The Zimbabwe Conservation Task Force said Walter Palmer killed Cecil with a crossbow
Conservationists in Zimbabwe say the man who paid $50,000 (£32,000) to kill the country's most famous lion was an American dentist.
The Zimbabwe Conservation Task Force (ZCTF) named the tourist as Walter Palmer from Minnesota and said he shot the animal with a crossbow and rifle.
The lion, named Cecil, was later skinned and beheaded, the ZCTF said.
Two Zimbabwean men who were involved face poaching charges because the group did not have a hunting permit.
The men - a professional hunter and a farm owner - could be sentenced to up to 15 years in prison in Zimbabwe if they are found guilty. They are due to appear in court on Wednesday.
It is unclear whether Mr Palmer has already returned to the US but Zimbabwean police confirmed that he could also face poaching charges.
"We arrested two people and now we are looking for Palmer in connection with the same case," police spokeswoman Charity Charamba told reporters.
Authorities had previously said that a Spanish tourist may have been behind the killing.
Mr Palmer told the Minnesota Star Tribune that "some things are being misreported". He said he would release a statement later on Tuesday.
A spokesman for the dentist told the Guardian that Mr Palmer thinks "he might have shot that lion that has been referred to as Cecil".
But he said the American "had the proper legal permits and he had hired several professional guides".
The dental practice run by Mr Palmer was closed on Tuesday and a note was placed on the door referring visitors to a public relations firm, according to local press.
The practice's Facebook page was removed from the site after being besieged by angry comments and the company website was also taken down.
Cecil was a major tourist attraction at Zimbabwe's famous Hwange National Park
Zimbabwe, like many African countries, is battling to curb illegal hunting and poaching which threatens to make some of its wildlife extinct.
The 13-year-old lion was a major tourist attraction at the country's famous Hwange National Park.

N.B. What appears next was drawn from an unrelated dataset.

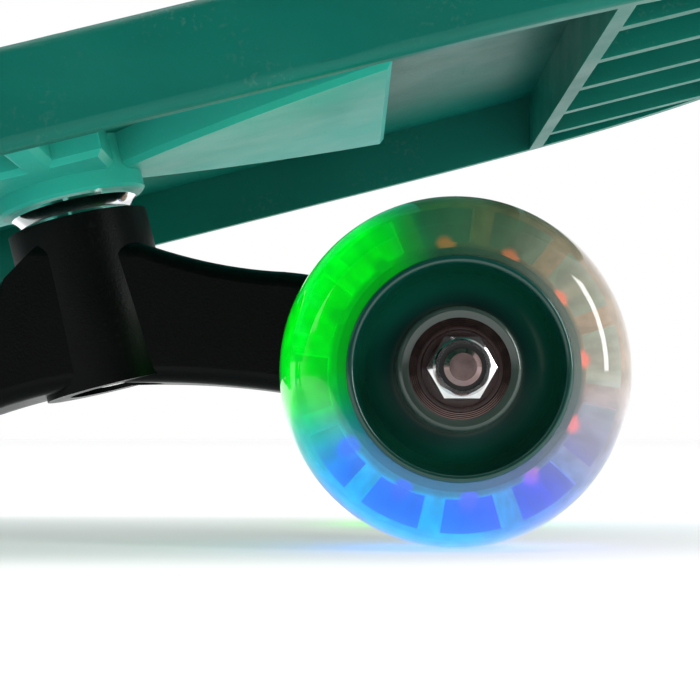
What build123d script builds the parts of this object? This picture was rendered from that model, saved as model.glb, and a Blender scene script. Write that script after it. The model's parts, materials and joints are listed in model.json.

He is believed to have been killed on 1 July but the carcass was not discovered until a few days later.
The ZCTF said the hunters had used bait to lure him outside Hwange National Park during a night-time pursuit.
Mr Palmer is said to have shot Cecil with a crossbow, injuring the animal. The group didn't find the wounded lion until 40 hours later, when he was shot dead with a gun.
The animal had a GPS collar fitted for a research project by UK-based Oxford University that allowed authorities to track its movements. The hunters tried to destroy it, but failed, according to the ZCTF.
On Monday, the head of the ZCTF charity told the BBC that Cecil "never bothered anybody".
"He was one of the most beautiful animals to look at," Johnny Rodrigues said.
The six cubs of Cecil will now be killed by the new male lion in the pride, Mr Rodrigues added, in order to encourage the lionesses to mate with him.
"That's how it works... it's in the wild. It's nature taking its course," he said.